Source excerpt »
* * * * * * * * *

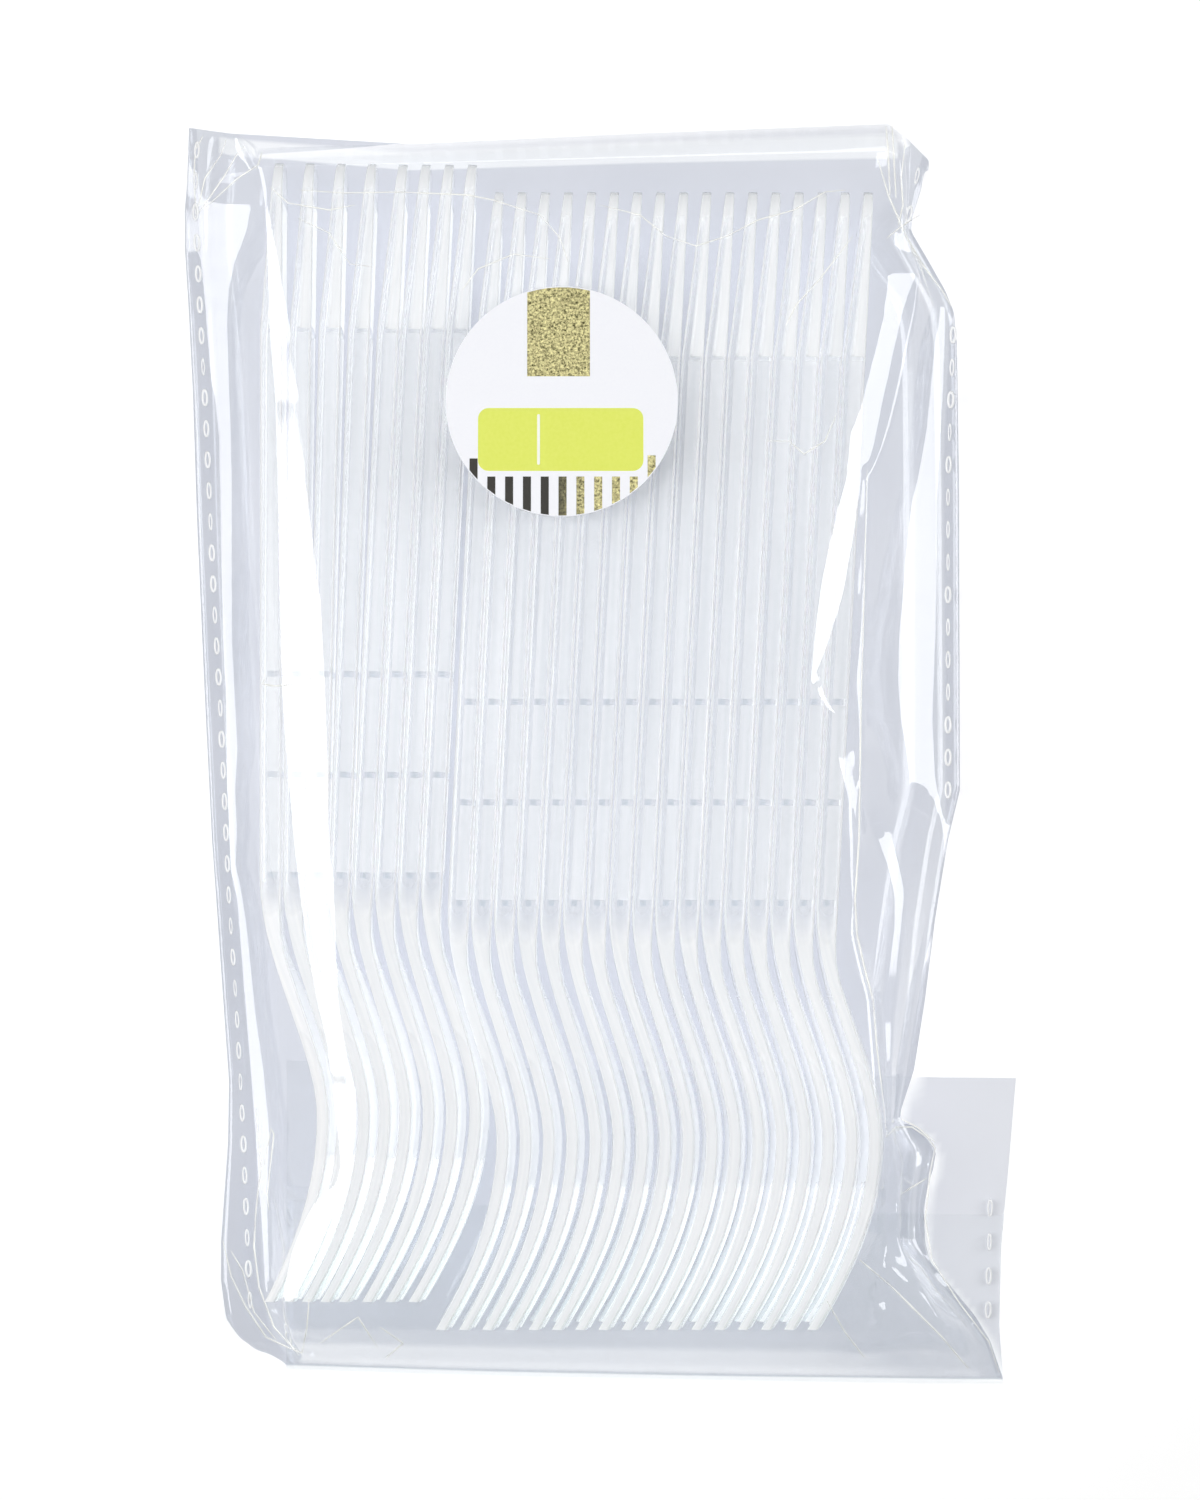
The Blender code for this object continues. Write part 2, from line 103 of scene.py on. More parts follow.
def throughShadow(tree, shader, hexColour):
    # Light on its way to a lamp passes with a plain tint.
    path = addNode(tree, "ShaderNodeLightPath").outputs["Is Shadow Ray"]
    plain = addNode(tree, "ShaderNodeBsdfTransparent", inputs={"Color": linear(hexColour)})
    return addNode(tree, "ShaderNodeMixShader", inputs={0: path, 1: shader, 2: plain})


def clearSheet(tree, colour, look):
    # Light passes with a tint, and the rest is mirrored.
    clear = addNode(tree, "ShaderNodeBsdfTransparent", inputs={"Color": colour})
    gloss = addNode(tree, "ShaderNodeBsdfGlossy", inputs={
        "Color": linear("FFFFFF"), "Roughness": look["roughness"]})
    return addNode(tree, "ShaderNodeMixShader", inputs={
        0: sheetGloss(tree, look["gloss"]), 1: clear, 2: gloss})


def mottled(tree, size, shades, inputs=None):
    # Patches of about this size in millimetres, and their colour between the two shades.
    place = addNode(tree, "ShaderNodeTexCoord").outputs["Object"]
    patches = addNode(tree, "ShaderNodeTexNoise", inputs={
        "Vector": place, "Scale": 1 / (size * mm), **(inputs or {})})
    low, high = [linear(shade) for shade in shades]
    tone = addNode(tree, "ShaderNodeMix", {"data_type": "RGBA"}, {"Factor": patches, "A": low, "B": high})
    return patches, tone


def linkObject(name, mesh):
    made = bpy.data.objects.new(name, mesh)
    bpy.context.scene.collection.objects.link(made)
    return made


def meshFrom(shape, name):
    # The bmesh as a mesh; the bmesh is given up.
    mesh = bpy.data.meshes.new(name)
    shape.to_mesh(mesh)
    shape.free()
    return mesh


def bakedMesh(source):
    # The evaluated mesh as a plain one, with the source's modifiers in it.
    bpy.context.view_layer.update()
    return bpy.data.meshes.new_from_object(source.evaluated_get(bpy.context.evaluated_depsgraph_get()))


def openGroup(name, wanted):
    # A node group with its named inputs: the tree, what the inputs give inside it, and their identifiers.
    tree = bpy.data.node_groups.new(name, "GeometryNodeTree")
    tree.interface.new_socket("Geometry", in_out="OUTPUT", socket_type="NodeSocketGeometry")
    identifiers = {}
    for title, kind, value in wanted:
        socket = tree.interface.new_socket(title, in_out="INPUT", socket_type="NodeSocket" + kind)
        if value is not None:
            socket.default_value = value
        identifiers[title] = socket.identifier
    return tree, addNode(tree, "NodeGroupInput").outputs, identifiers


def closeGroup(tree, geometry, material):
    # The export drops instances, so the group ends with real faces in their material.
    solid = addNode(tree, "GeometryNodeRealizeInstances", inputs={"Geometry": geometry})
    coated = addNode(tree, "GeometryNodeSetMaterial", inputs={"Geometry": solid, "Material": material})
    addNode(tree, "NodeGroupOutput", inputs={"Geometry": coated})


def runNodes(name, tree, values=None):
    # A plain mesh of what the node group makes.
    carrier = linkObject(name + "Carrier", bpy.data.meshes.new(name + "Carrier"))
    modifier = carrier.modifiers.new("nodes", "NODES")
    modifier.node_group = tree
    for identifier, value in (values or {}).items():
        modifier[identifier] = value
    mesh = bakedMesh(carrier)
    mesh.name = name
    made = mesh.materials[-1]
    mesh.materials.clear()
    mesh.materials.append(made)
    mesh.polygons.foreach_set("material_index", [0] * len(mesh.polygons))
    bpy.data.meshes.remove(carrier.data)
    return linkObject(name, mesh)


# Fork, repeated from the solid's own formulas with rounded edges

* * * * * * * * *

What is expected » Every line that holds the word "this" should be extracted.

Answer »
The Blender code for this object continues. Write part 2, from line 103 of scene.py on. More parts follow.
    # Patches of about this size in millimetres, and their colour between the two shades.